## [Set problem]
Quote only the lines from the line containing "the whole cooker" to the line containing "zip(*points))), Vector(map(max, zip(*points)))", with both of those lines included, please, exactly as written.

## [Listing]
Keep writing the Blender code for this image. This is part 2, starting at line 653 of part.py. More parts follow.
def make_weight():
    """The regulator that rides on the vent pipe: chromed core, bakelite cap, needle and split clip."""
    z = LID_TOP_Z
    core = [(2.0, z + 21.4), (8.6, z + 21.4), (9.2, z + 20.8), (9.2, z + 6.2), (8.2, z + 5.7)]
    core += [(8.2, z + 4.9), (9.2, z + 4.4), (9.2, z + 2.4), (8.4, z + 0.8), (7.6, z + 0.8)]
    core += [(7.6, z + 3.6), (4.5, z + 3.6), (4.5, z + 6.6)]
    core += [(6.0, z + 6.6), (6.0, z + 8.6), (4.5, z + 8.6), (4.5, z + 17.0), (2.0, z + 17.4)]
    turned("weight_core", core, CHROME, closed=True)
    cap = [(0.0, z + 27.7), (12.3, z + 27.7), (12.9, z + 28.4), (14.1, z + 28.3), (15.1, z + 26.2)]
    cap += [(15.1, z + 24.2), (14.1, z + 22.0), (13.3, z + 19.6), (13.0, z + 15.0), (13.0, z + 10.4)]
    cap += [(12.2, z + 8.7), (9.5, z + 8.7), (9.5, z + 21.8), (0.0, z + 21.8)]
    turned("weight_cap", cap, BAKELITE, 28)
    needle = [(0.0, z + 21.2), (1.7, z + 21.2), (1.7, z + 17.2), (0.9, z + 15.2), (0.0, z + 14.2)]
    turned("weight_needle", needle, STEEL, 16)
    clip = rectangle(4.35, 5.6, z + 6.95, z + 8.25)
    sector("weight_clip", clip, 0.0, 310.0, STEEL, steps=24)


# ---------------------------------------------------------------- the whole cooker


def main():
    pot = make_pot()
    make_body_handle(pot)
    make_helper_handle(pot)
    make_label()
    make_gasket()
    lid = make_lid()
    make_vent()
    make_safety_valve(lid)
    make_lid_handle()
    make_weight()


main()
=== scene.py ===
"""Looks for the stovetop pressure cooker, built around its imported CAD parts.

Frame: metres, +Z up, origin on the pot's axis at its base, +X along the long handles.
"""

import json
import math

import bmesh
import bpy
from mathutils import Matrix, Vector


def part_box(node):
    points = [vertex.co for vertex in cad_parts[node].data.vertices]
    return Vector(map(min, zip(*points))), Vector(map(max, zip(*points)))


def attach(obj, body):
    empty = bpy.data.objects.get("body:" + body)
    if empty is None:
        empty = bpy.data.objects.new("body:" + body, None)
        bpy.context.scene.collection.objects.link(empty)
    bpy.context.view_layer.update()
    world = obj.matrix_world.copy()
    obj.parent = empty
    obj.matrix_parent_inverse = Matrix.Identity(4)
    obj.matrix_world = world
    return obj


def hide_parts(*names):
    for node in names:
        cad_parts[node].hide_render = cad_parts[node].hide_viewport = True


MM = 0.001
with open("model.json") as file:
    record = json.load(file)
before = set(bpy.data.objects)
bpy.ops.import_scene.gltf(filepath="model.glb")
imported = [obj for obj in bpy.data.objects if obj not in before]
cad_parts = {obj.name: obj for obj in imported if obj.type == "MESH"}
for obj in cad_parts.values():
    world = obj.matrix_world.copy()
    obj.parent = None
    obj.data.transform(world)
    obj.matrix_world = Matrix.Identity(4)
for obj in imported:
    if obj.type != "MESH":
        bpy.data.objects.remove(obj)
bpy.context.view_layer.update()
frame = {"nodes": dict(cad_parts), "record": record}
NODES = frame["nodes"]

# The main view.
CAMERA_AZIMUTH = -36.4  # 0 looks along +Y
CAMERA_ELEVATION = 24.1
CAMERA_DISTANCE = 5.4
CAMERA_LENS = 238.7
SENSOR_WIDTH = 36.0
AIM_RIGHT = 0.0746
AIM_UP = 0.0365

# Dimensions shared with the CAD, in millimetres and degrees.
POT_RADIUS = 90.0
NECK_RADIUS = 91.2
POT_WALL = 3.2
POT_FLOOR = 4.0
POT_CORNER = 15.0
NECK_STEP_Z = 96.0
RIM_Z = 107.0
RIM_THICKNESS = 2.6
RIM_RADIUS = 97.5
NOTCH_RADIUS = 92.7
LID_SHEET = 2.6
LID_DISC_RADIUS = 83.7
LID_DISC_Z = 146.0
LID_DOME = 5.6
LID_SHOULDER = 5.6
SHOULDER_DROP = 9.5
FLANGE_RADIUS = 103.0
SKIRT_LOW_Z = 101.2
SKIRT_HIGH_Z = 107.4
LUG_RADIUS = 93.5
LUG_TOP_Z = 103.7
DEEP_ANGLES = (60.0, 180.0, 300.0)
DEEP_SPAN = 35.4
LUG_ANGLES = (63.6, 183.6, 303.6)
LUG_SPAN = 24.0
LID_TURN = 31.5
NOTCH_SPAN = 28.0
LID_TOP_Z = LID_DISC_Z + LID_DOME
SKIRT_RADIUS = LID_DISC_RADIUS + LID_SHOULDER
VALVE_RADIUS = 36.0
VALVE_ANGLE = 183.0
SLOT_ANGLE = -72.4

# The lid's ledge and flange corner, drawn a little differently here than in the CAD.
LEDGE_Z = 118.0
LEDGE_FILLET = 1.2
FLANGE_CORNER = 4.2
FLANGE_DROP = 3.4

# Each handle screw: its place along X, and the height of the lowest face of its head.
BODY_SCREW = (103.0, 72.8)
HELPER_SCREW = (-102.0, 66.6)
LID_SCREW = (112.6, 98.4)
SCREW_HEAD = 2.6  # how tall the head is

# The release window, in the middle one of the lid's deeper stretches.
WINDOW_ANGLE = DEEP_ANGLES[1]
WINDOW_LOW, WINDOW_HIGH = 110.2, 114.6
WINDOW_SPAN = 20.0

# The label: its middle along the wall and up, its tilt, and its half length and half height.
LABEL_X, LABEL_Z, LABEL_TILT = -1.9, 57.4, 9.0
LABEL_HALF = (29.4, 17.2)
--
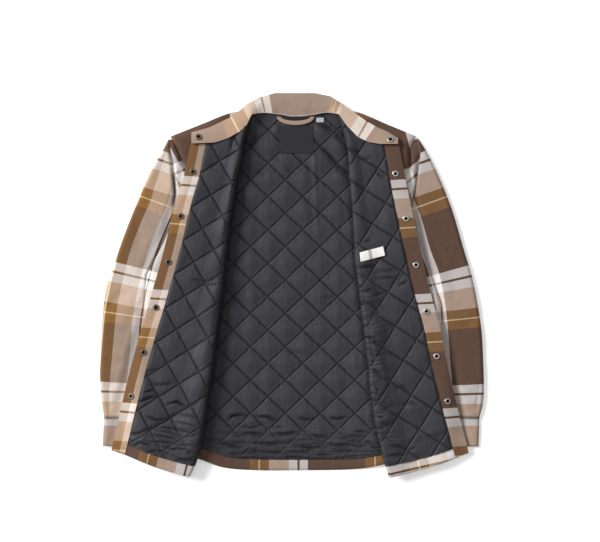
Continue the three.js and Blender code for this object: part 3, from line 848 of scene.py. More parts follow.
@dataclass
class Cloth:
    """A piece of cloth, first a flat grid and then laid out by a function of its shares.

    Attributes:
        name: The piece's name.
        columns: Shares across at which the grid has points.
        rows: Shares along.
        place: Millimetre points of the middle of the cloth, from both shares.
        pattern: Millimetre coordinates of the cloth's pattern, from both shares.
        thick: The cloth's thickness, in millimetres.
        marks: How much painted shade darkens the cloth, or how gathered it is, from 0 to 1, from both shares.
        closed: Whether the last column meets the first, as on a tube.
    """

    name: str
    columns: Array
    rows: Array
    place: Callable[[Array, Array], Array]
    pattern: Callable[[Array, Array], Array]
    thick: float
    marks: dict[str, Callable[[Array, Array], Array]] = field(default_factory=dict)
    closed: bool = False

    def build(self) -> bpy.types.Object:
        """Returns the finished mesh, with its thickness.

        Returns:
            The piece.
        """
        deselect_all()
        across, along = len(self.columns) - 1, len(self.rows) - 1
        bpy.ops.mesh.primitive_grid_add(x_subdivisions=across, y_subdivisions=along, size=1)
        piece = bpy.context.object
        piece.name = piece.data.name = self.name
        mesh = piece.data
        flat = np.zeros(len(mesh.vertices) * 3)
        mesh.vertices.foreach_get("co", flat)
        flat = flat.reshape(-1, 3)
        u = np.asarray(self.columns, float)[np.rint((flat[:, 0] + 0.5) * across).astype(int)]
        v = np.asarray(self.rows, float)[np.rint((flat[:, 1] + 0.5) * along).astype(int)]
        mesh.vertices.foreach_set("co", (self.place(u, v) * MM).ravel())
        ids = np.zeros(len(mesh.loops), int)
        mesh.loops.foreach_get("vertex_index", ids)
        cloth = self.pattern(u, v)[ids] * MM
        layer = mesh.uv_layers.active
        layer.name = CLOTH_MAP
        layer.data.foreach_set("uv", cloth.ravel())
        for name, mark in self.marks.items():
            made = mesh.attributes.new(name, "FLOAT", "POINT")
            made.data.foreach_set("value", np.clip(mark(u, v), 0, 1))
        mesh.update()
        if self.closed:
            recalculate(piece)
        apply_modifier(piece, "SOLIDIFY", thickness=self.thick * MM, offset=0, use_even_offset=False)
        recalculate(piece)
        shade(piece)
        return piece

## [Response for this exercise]
# ---------------------------------------------------------------- the whole cooker


def main():
    pot = make_pot()
    make_body_handle(pot)
    make_helper_handle(pot)
    make_label()
    make_gasket()
    lid = make_lid()
    make_vent()
    make_safety_valve(lid)
    make_lid_handle()
    make_weight()


main()
=== scene.py ===
"""Looks for the stovetop pressure cooker, built around its imported CAD parts.

Frame: metres, +Z up, origin on the pot's axis at its base, +X along the long handles.
"""

import json
import math

import bmesh
import bpy
from mathutils import Matrix, Vector


def part_box(node):
    points = [vertex.co for vertex in cad_parts[node].data.vertices]
    return Vector(map(min, zip(*points))), Vector(map(max, zip(*points)))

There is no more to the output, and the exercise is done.